I don’t worry about running afoul of a headline or Truth Social post from the president because what is said about the situation is no longer very relevant to the reality.
On April 8, Nick Catoggio, my Dispatch colleague, dubbed an earlier stoppage with Iran “Schrödinger’s ceasefire.” This was a reference to the famous thought experiment by the physicist Erwin Schrödinger, who was trying to explain the weirdness of “superpositionality” in quantum physics. A cat in a box is both dead and alive at the same time until you open the box. Schrödinger meant to illustrate the absurdity of the idea that particles aren’t any one thing, but a “cloud of probabilities.”
The Trump administration is stuck in a word cloud of probabilities of his own making. The war is over. The war is on. The war isn’t a war. We have a deal, but we don’t have a deal, but we’re about to have a deal. We destroyed Iran’s military. No, we left it intact. We want regime change. No we don’t. We already accomplished it. We “obliterated” Iran’s nuclear program a year ago. We had to go to war in February to prevent nuclear war. The Strait of Hormuz is open, closed, or something in-between. No deal without “unconditional surrender.” Let’s make a deal!
This everything-all-at-once vibe can be disorienting, particularly since most Americans didn’t have a war with Iran on their bingo cards until the shooting had already started. President Trump didn’t prepare the country or consult with Congress beforehand because he thought it would all be a smashing success in a matter of weeks.
The miscalculation that started it all: killing Iran’s Supreme Leader, Ayatollah Ali Khamenei, and much of Iran’s senior leadership, on the first day of the war. To “the great proud people of Iran, I say tonight that the hour of your freedom is at hand,” Trump announced on Feb. 28. “When we are finished, take over your government. It will be yours to take. This will be probably your only chance for generations.”
I support regime change in Iran and shed no tears for Khamenei or his goons. But when you start a war by killing the regime’s top leaders, it’s not unreasonable for the remaining ones to conclude that you really intend regime change.
Khamenei was a murderous fanatic, but he was a fairly cautious one. He liked to threaten closing the Strait of Hormuz or attacking our regional allies, but he was reluctant to actually do it, fearing it would invite a regime change war. The mullahs and IRGC goons believed, not unreasonably, that if they lost their grip on power, they’d be lynched by the Iranian people they’ve brutalized for decades.
By starting with a regime change war, Trump removed any reason for the regime not to go for broke. When you have nothing to lose — particularly when you are a millenarian religious fanatic — a Persian Alamo strategy makes a lot of sense.
So Iran closed the Strait of Hormuz and attacked its neighbors.
But it turns out this wasn’t the Alamo. In the contest of wills, Trump blinked. The Iranian regime’s tolerance for punishment proved — so far — to be greater than Trump’s and that of our gulf allies. Militarily we could finish the job, but that would require ground troops and much greater economic turmoil. In a conflict Trump launched unilaterally without the prior support of Congress, NATO or the American people, Trump doesn’t have the political capital for that.

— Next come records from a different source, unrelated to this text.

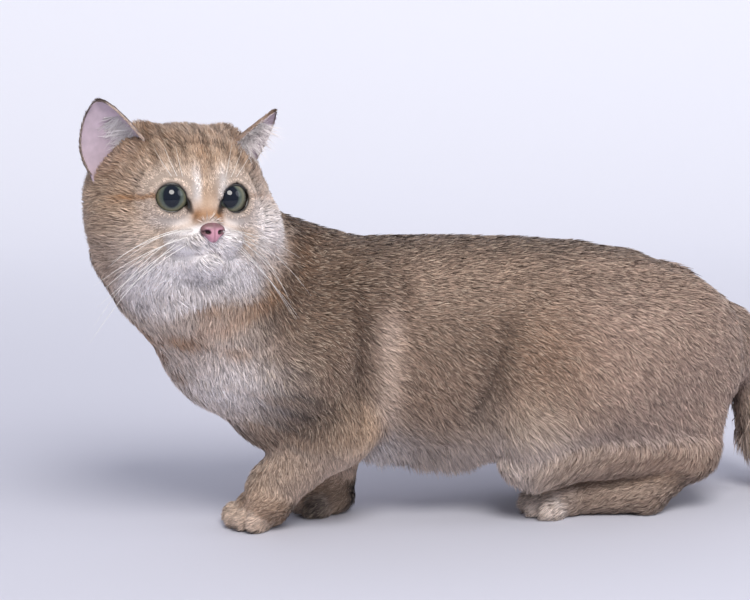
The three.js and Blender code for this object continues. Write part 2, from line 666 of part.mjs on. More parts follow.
const bodySkin = net(whole, body.box.clone().union(neck.box).union(legMasses.hindfoot_left.box)
  .union(legMasses.hindfoot_right.box).expandByScalar(15), 15);
for (const side of Object.keys(SIDES)) {
  const [f, h] = [FORELEG[side], HINDLEG[side]];
  const out = -SIDES[side];
  const forepaw = limb([f.toes[0], f.toes[1], 6], [f.wrist[0], f.wrist[1], 14], 24, 22);
  const forearm = limb([f.elbow[0] - 4, f.elbow[1], 55], f.wrist, 33, 28);
  const shoulder = egg([f.shoulder[0] + 14, f.shoulder[1] + out * 14, 106], [44, 42, 62], [0, 26, 0]);
  const middle = (h.toes[0] + h.hock[0]) / 2;
  const hindpaw = limb([h.toes[0] - 6, h.toes[1], 4], [h.toes[0] + 8, h.toes[1], 6], 25, 25);
  const hock = block([middle - 4, out * 25, 10], [170, 49, 50], [0, -12, 0]);
  const shank = block([middle - 6, out * 36, 24], [166, 72, 62], [0, -12, 0]);
  const thigh = egg([h.hip[0] - 38, h.knee[1] + out * 8, 88], [92, 48, 60], [0, 10, 0]);
  const [, fore] = cutOut(`forepaw_${side}`, skinRound(forepaw, 5.6), forepaw);
  add('gold', [`forepaw_${side}`, largest(less(fore, ...clefts(f.toes, f.point)))]);
  add('back', cutOut(`forearm_${side}`, skinRound(forearm, 10), forearm));
  add('back', cutOut(`shoulder_${side}`, bodySkin, shoulder));
  const [, hind] = cutOut(`hindpaw_${side}`, skinRound(hindpaw, 5.6), hindpaw);
  add('gold', [`hindpaw_${side}`, largest(less(hind, ...clefts(h.toes, h.point)))]);
  add('gold', cutOut(`hock_${side}`, skinRound(hock, 8.5), hock));
  add('back', cutOut(`shank_${side}`, skinRound(shank, 9.5), shank));
  add('back', cutOut(`thigh_${side}`, bodySkin, thigh));
}
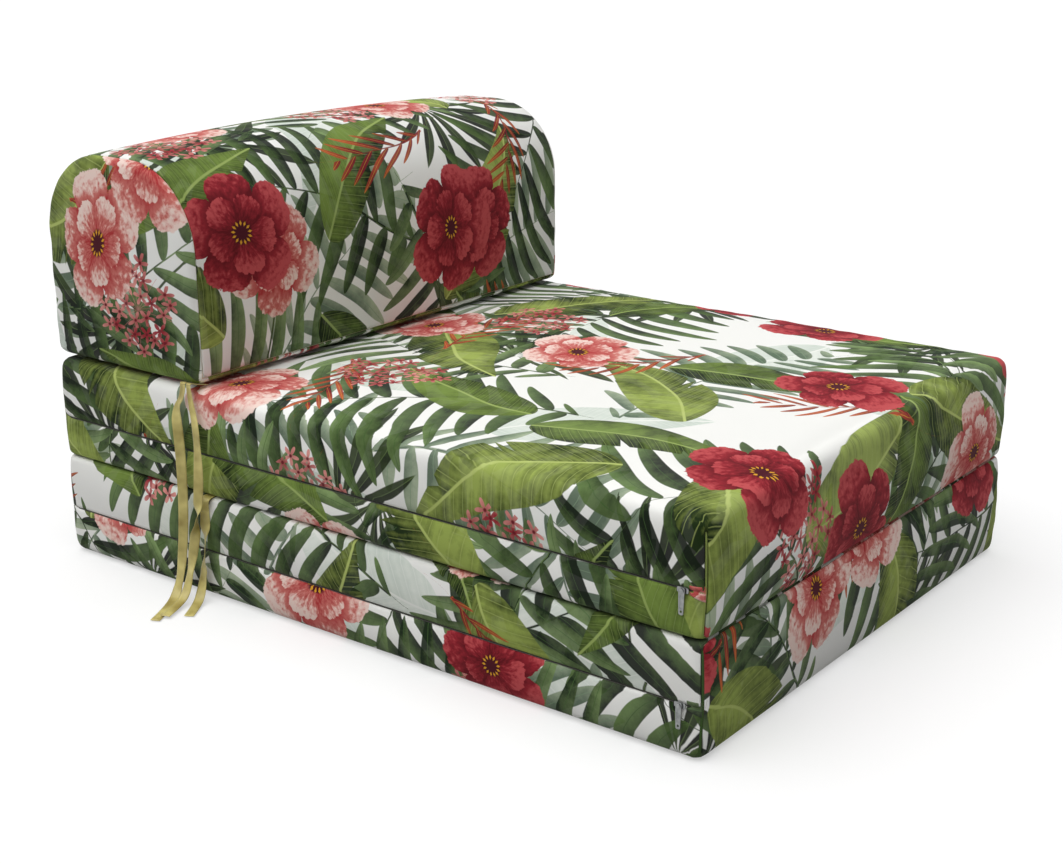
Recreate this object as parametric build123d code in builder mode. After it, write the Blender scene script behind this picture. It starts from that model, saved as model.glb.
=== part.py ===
from build123d import *
import os
from math import radians, tan

# A foam chair that folds out into a bed: two foam slabs lie one on the other, and a bolster with a
# D section stands on the rear of the upper one. Each is covered in sewn fabric panels, tapes hinge
# them to each other, and ribbons tie the stack together.
# Millimetres. +Z is up, the chair faces -Y and its left side is at -X. The origin is the middle of
# the footprint, on the floor.

# The two slabs. A side swells by side_draw between its edges, and between an edge and the zip. The
# edges at the front and rear are rounder than those at the sides, by a share.
slab_width = 600
slab_depth = 800
slab_height = 108
seat_crown = 5
side_draw = 3
corner_radius = 12
floor_edge_radius = 11
top_edge_radius = 9
front_edge_radius = 14
crease_edge_radius = 5
end_edge_share = 1.12

# The backrest, a bolster whose ends and top swell.
backrest_depth = 216
backrest_height = 213
backrest_crown = 9
backrest_shoulder_radius = 85
backrest_end_swell = 6
backrest_view_margin = 1.5
backrest_edge_radius = 9
backrest_foot_radius = 6

# The covers, and the hinge tapes in the gaps between the cushions.
cover_thickness = 1.0
foam_clearance = 0.25
seam_inset = 6
slab_gap = 1.5
hinge_clearance = 0.75
tape_thickness = 0.6
tape_reach = 25
tape_end_margin = 22

# The concealed zip in each left side: two tapes with a row of coil each, behind the lips of the bands.
base_zip_height = 50
seat_zip_height = 42
zip_end_margin = 12
zip_slot = 2.4
zip_tape_width = 14
zip_tape_thickness = 0.6
coil_depth = 1.5
coil_width = 1.8
coil_gap = 1.0
groove_height = 32
groove_clearance = 0.7
stop_length = 3
stop_depth = 1.2

# The slider, whose two plates are joined by a web between the coils, and the pull on its post.
slider_length = 11
slider_width = 6
slider_standoff = 1.2
slider_plate = 1.2
slider_web_length = 8
slider_web_width = 0.4
slider_clearance = 0.3
slider_edge_radius = 2
slider_end_gap = 5.5
pull_length = 24
pull_width = 6
pull_tip_width = 4.5
pull_thickness = 1.0
pull_gap = 1.0
pull_edge_radius = 1.4
pull_head = 3
post_radius = 1.1
post_clearance = 0.4
cap_radius = 2.2
cap_thickness = 0.8
cap_clearance = 0.4

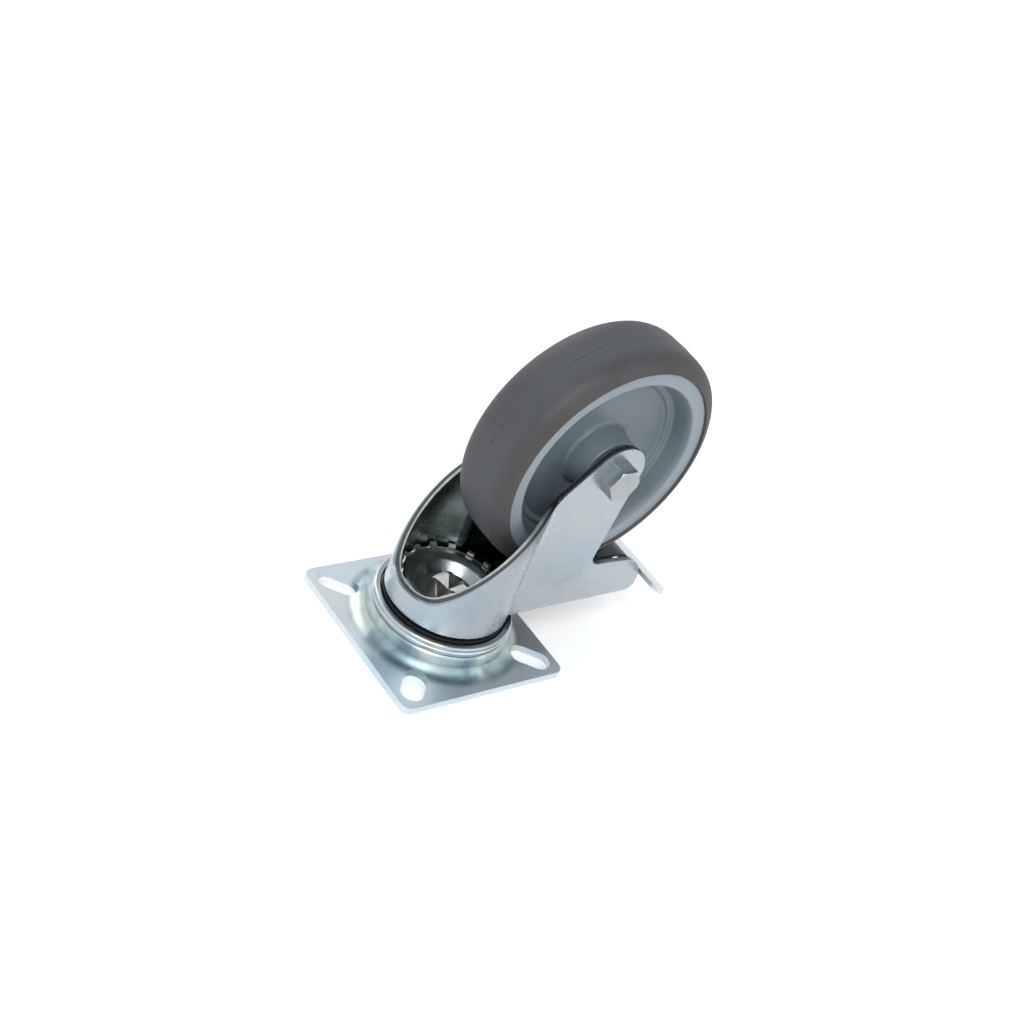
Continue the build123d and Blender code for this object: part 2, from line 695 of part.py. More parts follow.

But that’s only half the problem. Trump wants the war over, but he doesn’t want to pay — militarily, economically, politically — what that would cost. So he wants to make a deal that ends it. But there is no deal available that wouldn’t come at an equally undesirable cost. Any deal that looks like what President Obama struck with the Iranians would be too embarrassing to bear. But the Iranians are convinced that they can get just such a deal, and they’re willing to drag things out as long as it takes.
The result: Trump’s in a box of his own making. He thinks he can talk his way out by simply asserting a reality that doesn’t exist. When the financial markets get nervous, he announces a breakthrough that is, at best, a possibility. When the Iranians agree to a deal that looks similar to one Obama might negotiate, Trump goes back to his threats.
It can’t go on forever. But I’m sure it’ll last until long after this column is forgotten.